• _Given exercise_:
Give the listing below again in full, exactly as written.

◆ ◆ ◆

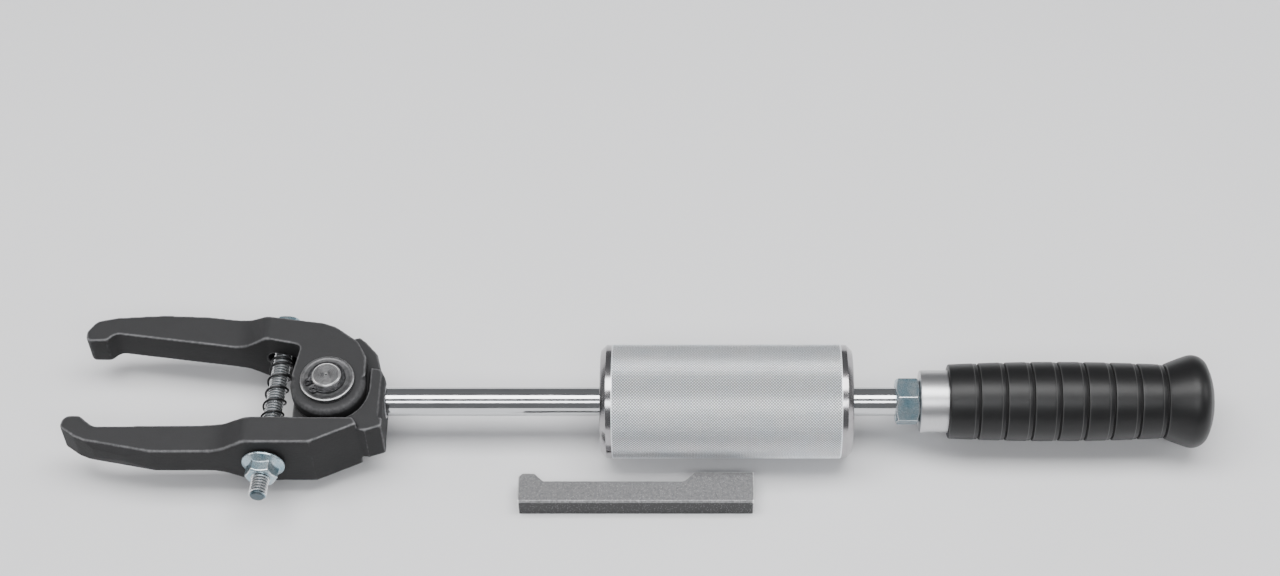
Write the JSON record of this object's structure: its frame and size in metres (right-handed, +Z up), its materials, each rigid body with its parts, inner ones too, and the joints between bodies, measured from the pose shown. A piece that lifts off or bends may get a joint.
{
  "type": "ball joint separator",
  "caption": "Fork-jawed ball joint separator with a slide hammer: hinged forged claws, clamp bolt with spring, knurled sliding weight, rod and rubber grip, with a loose stepped bar.",
  "frame": {"origin": "middle of the footprint, on the surface that the tool lies on", "axes": "+X along the slide rod from the claws to the handle, +Z up along the pivot pin, +Y across the claws towards the moving one"},
  "size_m": [0.64, 0.1168, 0.064],
  "materials": {
    "forged_steel": "matt dark phosphate over a forged surface, worn brighter along the edges",
    "pin_steel": "turned mid-grey steel",
    "clip_steel": "dark spring steel",
    "zinc": "bright bluish zinc plate",
    "spring_wire": "dark oiled spring wire",
    "rod_chrome": "polished chrome plate",
    "weight_plate": "bright plated diamond knurl between polished ends",
    "collar_aluminium": "satin turned aluminium",
    "core_steel": "plain drawn tube",
    "grip_rubber": "satin black moulded rubber",
    "bar_steel": "bead-blasted grey steel, fine grain"
  },
  "bodies": {
    "root": {"fixed_jaw": "forged_steel", "pivot_pin": "pin_steel", "pivot_washer_upper": "pin_steel", "pivot_washer_lower": "pin_steel", "circlip_upper": "clip_steel", "circlip_lower": "clip_steel", "slide_rod": "rod_chrome", "stop_nut": "zinc", "handle_ferrule": "collar_aluminium", "handle_core": "core_steel", "core_end_washer": "zinc", "core_end_nut": "zinc", "grip_sleeve": "grip_rubber"},
    "swing_jaw": {"moving_jaw": "forged_steel"},
    "bolt": {"clamp_bolt": "zinc", "bolt_head_washer": "zinc", "jaw_spring": "spring_wire"},
    "nut": {"clamp_nut": "zinc"},
    "hammer": {"slide_weight": "weight_plate"},
    "loose_bar": {"step_bar": "bar_steel"}
  },
  "joints": [
    {"name": "jaw_swing", "type": "hinge", "parent": "root", "child": "swing_jaw", "pos_m": [-0.173, 0.0046, 0.032], "axis": [0, 0, 1], "range_deg": [0, 13], "stiffness_Nm_per_rad": 2.7, "springref_deg": -16.04, "deforming": ["jaw_spring"]},
    {"name": "bolt_rock", "type": "hinge", "parent": "swing_jaw", "child": "bolt", "pos_m": [-0.20217, 0.04963, 0.032], "axis": [0, 0, 1], "range_deg": [-5.85, 0.3]},
    {"name": "nut_spin", "type": "hinge", "parent": "bolt", "child": "nut", "pos_m": [-0.20697, -0.03618, 0.032], "axis": [0.0558, 0.9984, 0], "continuous": true},
    {"name": "weight_slide", "type": "slide", "parent": "root", "child": "hammer", "axis": [1, 0, 0], "range_m": [-0.12, 0.0243]},
    {"name": "bar_lift", "type": "slide", "parent": "root", "child": "loose_bar", "axis": [0, 0, 1], "range_m": [0, 0.06]}
  ],
  "couplings": [
    {"joint": "bolt_rock", "follows": "jaw_swing", "ratio": -0.4272}
  ]
}
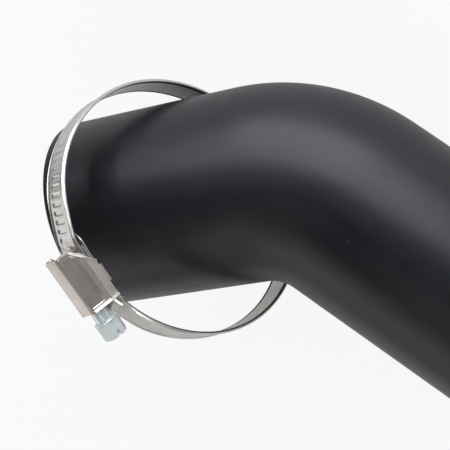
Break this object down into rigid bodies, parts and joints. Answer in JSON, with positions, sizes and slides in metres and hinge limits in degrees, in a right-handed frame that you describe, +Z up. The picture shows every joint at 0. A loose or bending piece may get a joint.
{
  "type": "turbo air pipe",
  "caption": "Moulded black rubber elbow hose that carries charge air to an engine, with a worm-drive clamp hung loose round one end",
  "frame": {"origin": "middle of the underside of the box round the whole object, on the floor it lies on", "axes": "+X along the longest extent, from the clamped end towards the far end, +Z up, the object lying as it comes to rest"},
  "size_m": [0.1992, 0.1622, 0.1096],
  "materials": {
    "black_rubber": "smooth moulded rubber with a soft sheen",
    "bright_strip_steel": "bright rolled strip, faintly brushed along its length",
    "saddle_steel": "bright pressed plate",
    "cover_steel": "smooth folded sheet",
    "zinc_plated_steel": "pale bluish zinc plating"
  },
  "bodies": {
    "hose_and_clamp": {"air_pipe": "black_rubber", "clamp_band": "bright_strip_steel", "clamp_saddle": "saddle_steel", "clamp_housing": "cover_steel"},
    "screw": {"clamp_screw": "zinc_plated_steel"}
  },
  "joints": [
    {"name": "clamp_screw_turn", "type": "hinge", "parent": "hose_and_clamp", "child": "screw", "pos_m": [-0.07079, 0.02806, 0.1023], "axis": [0.2671, -0.9493, -0.1661], "continuous": true}
  ]
}
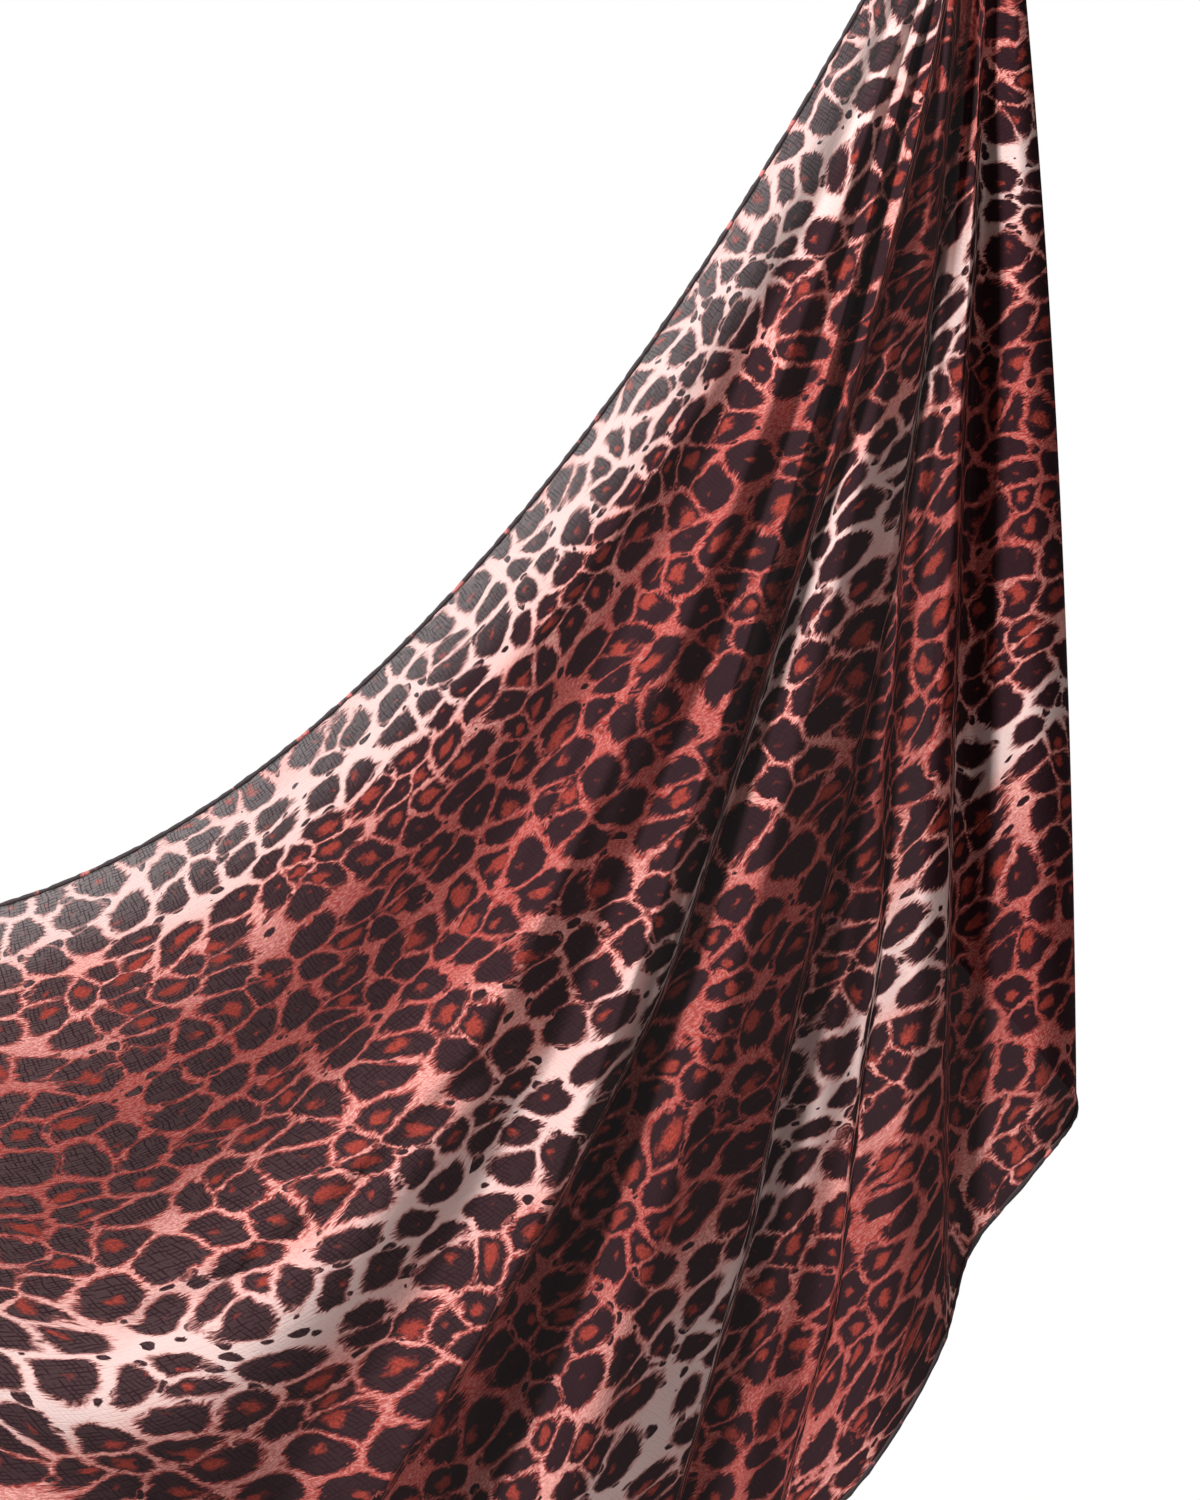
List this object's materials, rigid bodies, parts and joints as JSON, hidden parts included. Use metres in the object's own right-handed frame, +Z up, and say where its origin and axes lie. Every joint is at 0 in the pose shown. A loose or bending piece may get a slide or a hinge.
{
  "type": "hijab scarf",
  "caption": "Large sheer rectangular headscarf with a rolled hem, hung in a swag from two gathered points so that its pleats fan down and its top edge sags in a curve.",
  "frame": {"origin": "the right-hand gathered point, where the scarf is held up", "axes": "+Z up, +X to the right as the picture shows it, so the scarf hangs towards -X, and -Y towards the viewer"},
  "size_m": [1.158, 0.1121, 1.369],
  "materials": {
    "print": "sheer crinkled weave, printed with dark spots with rust centres on a pink net, in rust and cream bands",
    "hem": "narrow rolled hem in the same cloth"
  },
  "bodies": {
    "root": {"swag": "print", "right_pleats": "print", "right_return": "print", "left_pleats": "print", "left_return": "print", "top_hem": "hem", "bottom_hem": "hem", "right_end_hem": "hem", "left_end_hem": "hem"}
  },
  "joints": []
}
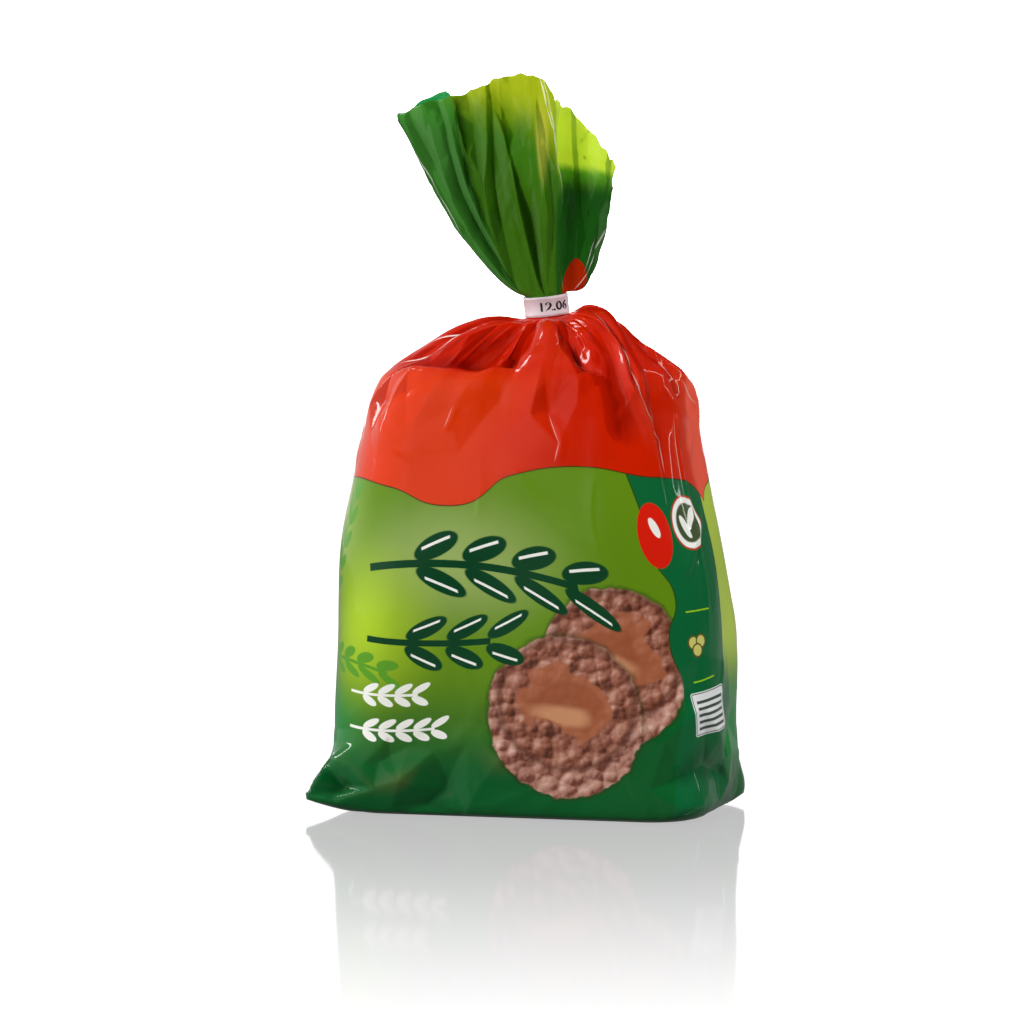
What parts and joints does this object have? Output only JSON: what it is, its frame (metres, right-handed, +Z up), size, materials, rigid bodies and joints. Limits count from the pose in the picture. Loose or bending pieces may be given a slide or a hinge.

◆ ◆ ◆

• _Task result_:
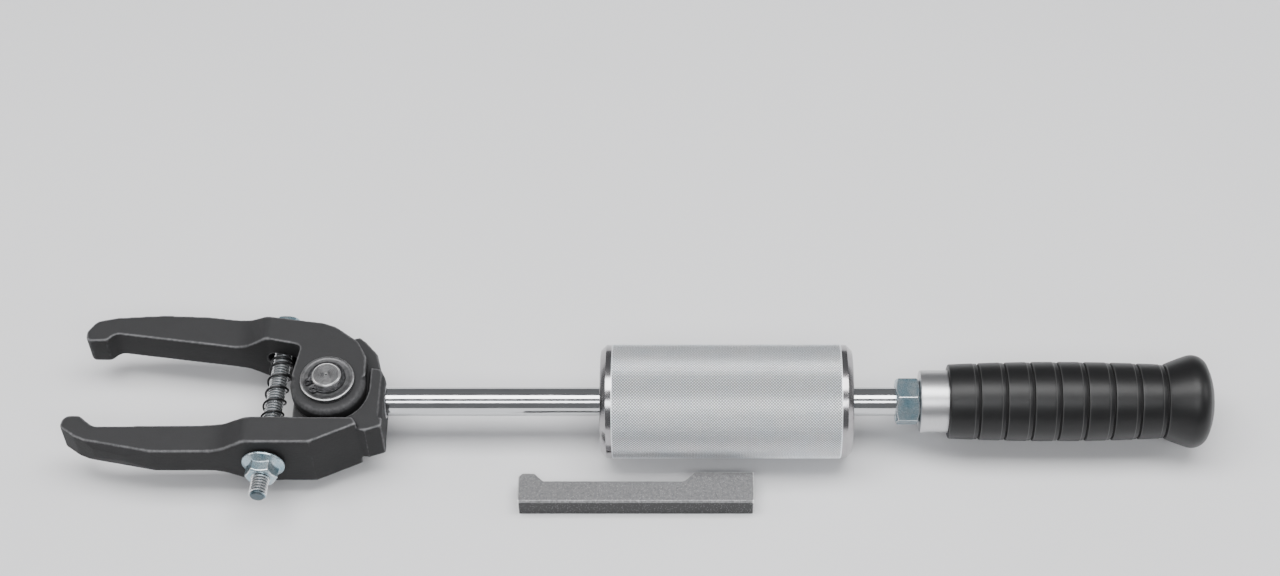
Write the JSON record of this object's structure: its frame and size in metres (right-handed, +Z up), its materials, each rigid body with its parts, inner ones too, and the joints between bodies, measured from the pose shown. A piece that lifts off or bends may get a joint.
{
  "type": "ball joint separator",
  "caption": "Fork-jawed ball joint separator with a slide hammer: hinged forged claws, clamp bolt with spring, knurled sliding weight, rod and rubber grip, with a loose stepped bar.",
  "frame": {"origin": "middle of the footprint, on the surface that the tool lies on", "axes": "+X along the slide rod from the claws to the handle, +Z up along the pivot pin, +Y across the claws towards the moving one"},
  "size_m": [0.64, 0.1168, 0.064],
  "materials": {
    "forged_steel": "matt dark phosphate over a forged surface, worn brighter along the edges",
    "pin_steel": "turned mid-grey steel",
    "clip_steel": "dark spring steel",
    "zinc": "bright bluish zinc plate",
    "spring_wire": "dark oiled spring wire",
    "rod_chrome": "polished chrome plate",
    "weight_plate": "bright plated diamond knurl between polished ends",
    "collar_aluminium": "satin turned aluminium",
    "core_steel": "plain drawn tube",
    "grip_rubber": "satin black moulded rubber",
    "bar_steel": "bead-blasted grey steel, fine grain"
  },
  "bodies": {
    "root": {"fixed_jaw": "forged_steel", "pivot_pin": "pin_steel", "pivot_washer_upper": "pin_steel", "pivot_washer_lower": "pin_steel", "circlip_upper": "clip_steel", "circlip_lower": "clip_steel", "slide_rod": "rod_chrome", "stop_nut": "zinc", "handle_ferrule": "collar_aluminium", "handle_core": "core_steel", "core_end_washer": "zinc", "core_end_nut": "zinc", "grip_sleeve": "grip_rubber"},
    "swing_jaw": {"moving_jaw": "forged_steel"},
    "bolt": {"clamp_bolt": "zinc", "bolt_head_washer": "zinc", "jaw_spring": "spring_wire"},
    "nut": {"clamp_nut": "zinc"},
    "hammer": {"slide_weight": "weight_plate"},
    "loose_bar": {"step_bar": "bar_steel"}
  },
  "joints": [
    {"name": "jaw_swing", "type": "hinge", "parent": "root", "child": "swing_jaw", "pos_m": [-0.173, 0.0046, 0.032], "axis": [0, 0, 1], "range_deg": [0, 13], "stiffness_Nm_per_rad": 2.7, "springref_deg": -16.04, "deforming": ["jaw_spring"]},
    {"name": "bolt_rock", "type": "hinge", "parent": "swing_jaw", "child": "bolt", "pos_m": [-0.20217, 0.04963, 0.032], "axis": [0, 0, 1], "range_deg": [-5.85, 0.3]},
    {"name": "nut_spin", "type": "hinge", "parent": "bolt", "child": "nut", "pos_m": [-0.20697, -0.03618, 0.032], "axis": [0.0558, 0.9984, 0], "continuous": true},
    {"name": "weight_slide", "type": "slide", "parent": "root", "child": "hammer", "axis": [1, 0, 0], "range_m": [-0.12, 0.0243]},
    {"name": "bar_lift", "type": "slide", "parent": "root", "child": "loose_bar", "axis": [0, 0, 1], "range_m": [0, 0.06]}
  ],
  "couplings": [
    {"joint": "bolt_rock", "follows": "jaw_swing", "ratio": -0.4272}
  ]
}
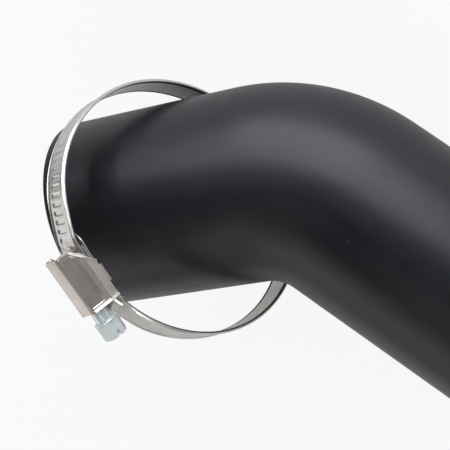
Break this object down into rigid bodies, parts and joints. Answer in JSON, with positions, sizes and slides in metres and hinge limits in degrees, in a right-handed frame that you describe, +Z up. The picture shows every joint at 0. A loose or bending piece may get a joint.
{
  "type": "turbo air pipe",
  "caption": "Moulded black rubber elbow hose that carries charge air to an engine, with a worm-drive clamp hung loose round one end",
  "frame": {"origin": "middle of the underside of the box round the whole object, on the floor it lies on", "axes": "+X along the longest extent, from the clamped end towards the far end, +Z up, the object lying as it comes to rest"},
  "size_m": [0.1992, 0.1622, 0.1096],
  "materials": {
    "black_rubber": "smooth moulded rubber with a soft sheen",
    "bright_strip_steel": "bright rolled strip, faintly brushed along its length",
    "saddle_steel": "bright pressed plate",
    "cover_steel": "smooth folded sheet",
    "zinc_plated_steel": "pale bluish zinc plating"
  },
  "bodies": {
    "hose_and_clamp": {"air_pipe": "black_rubber", "clamp_band": "bright_strip_steel", "clamp_saddle": "saddle_steel", "clamp_housing": "cover_steel"},
    "screw": {"clamp_screw": "zinc_plated_steel"}
  },
  "joints": [
    {"name": "clamp_screw_turn", "type": "hinge", "parent": "hose_and_clamp", "child": "screw", "pos_m": [-0.07079, 0.02806, 0.1023], "axis": [0.2671, -0.9493, -0.1661], "continuous": true}
  ]
}
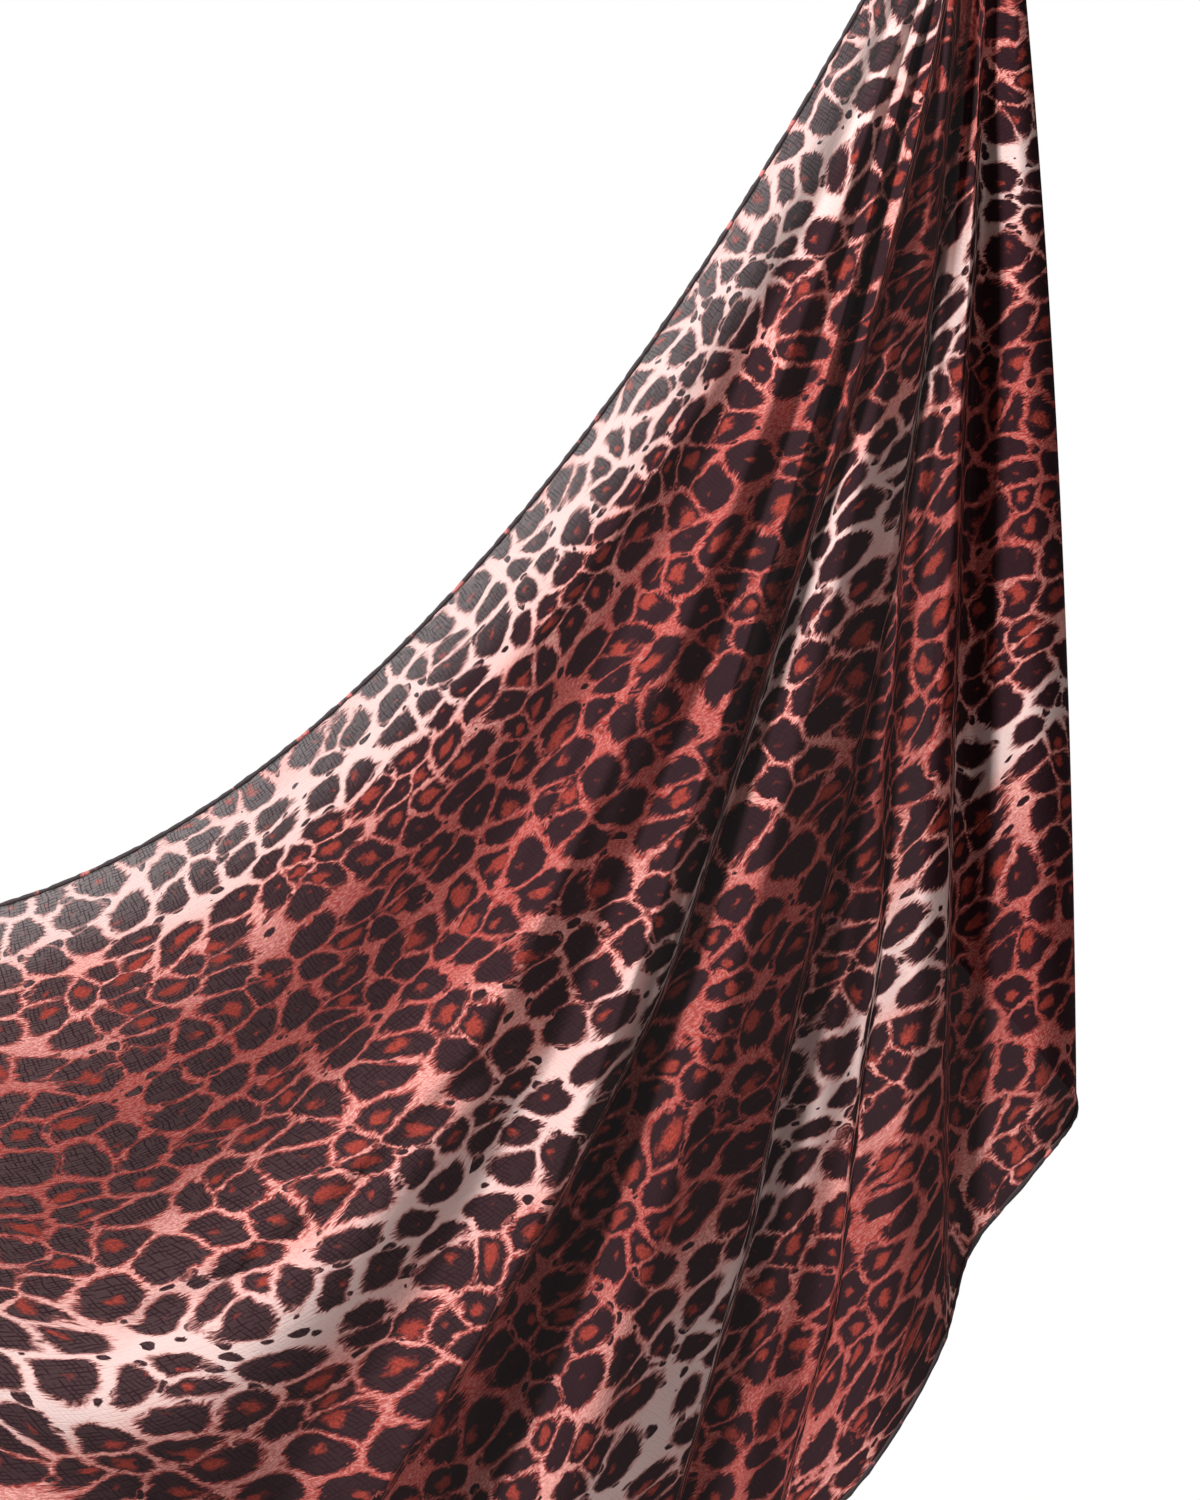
List this object's materials, rigid bodies, parts and joints as JSON, hidden parts included. Use metres in the object's own right-handed frame, +Z up, and say where its origin and axes lie. Every joint is at 0 in the pose shown. A loose or bending piece may get a slide or a hinge.
{
  "type": "hijab scarf",
  "caption": "Large sheer rectangular headscarf with a rolled hem, hung in a swag from two gathered points so that its pleats fan down and its top edge sags in a curve.",
  "frame": {"origin": "the right-hand gathered point, where the scarf is held up", "axes": "+Z up, +X to the right as the picture shows it, so the scarf hangs towards -X, and -Y towards the viewer"},
  "size_m": [1.158, 0.1121, 1.369],
  "materials": {
    "print": "sheer crinkled weave, printed with dark spots with rust centres on a pink net, in rust and cream bands",
    "hem": "narrow rolled hem in the same cloth"
  },
  "bodies": {
    "root": {"swag": "print", "right_pleats": "print", "right_return": "print", "left_pleats": "print", "left_return": "print", "top_hem": "hem", "bottom_hem": "hem", "right_end_hem": "hem", "left_end_hem": "hem"}
  },
  "joints": []
}
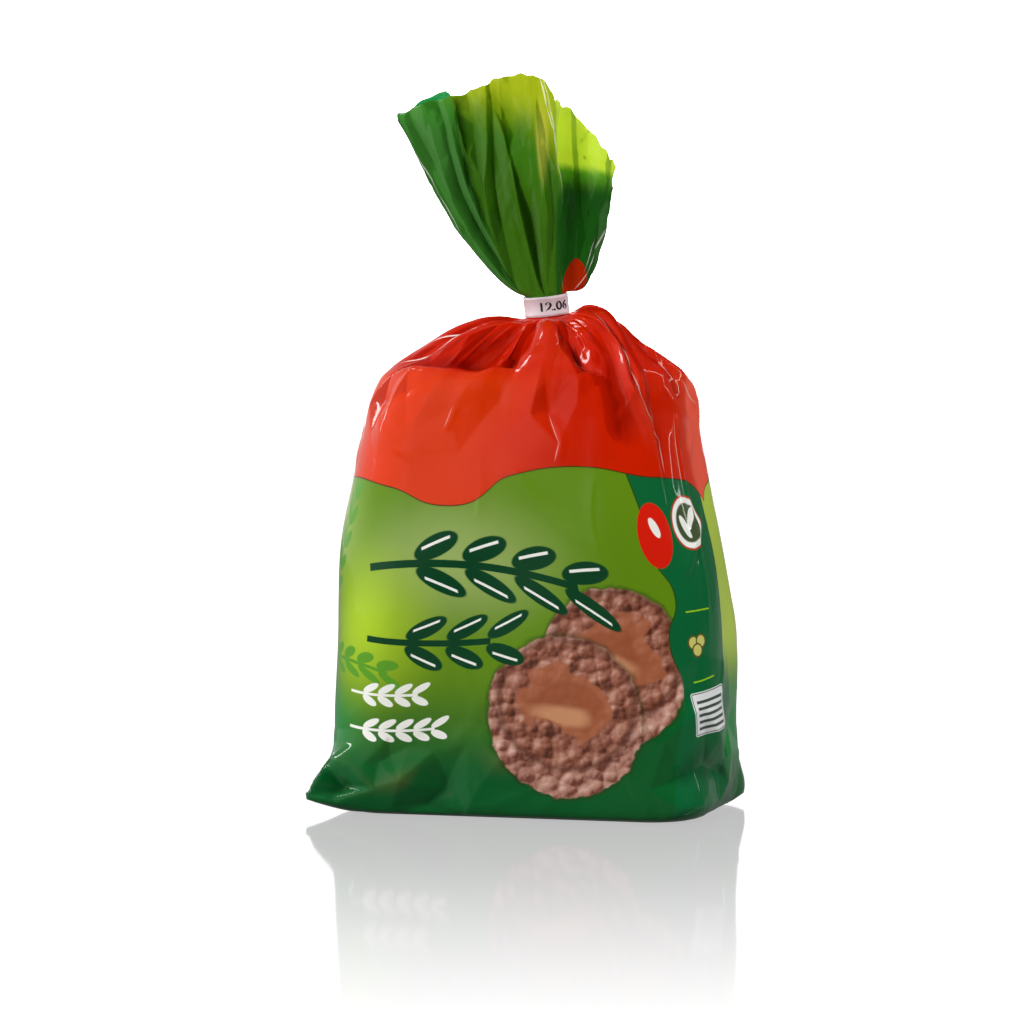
What parts and joints does this object have? Output only JSON: what it is, its frame (metres, right-handed, +Z up), size, materials, rigid bodies and joints. Limits count from the pose in the picture. Loose or bending pieces may be given a slide or a hinge.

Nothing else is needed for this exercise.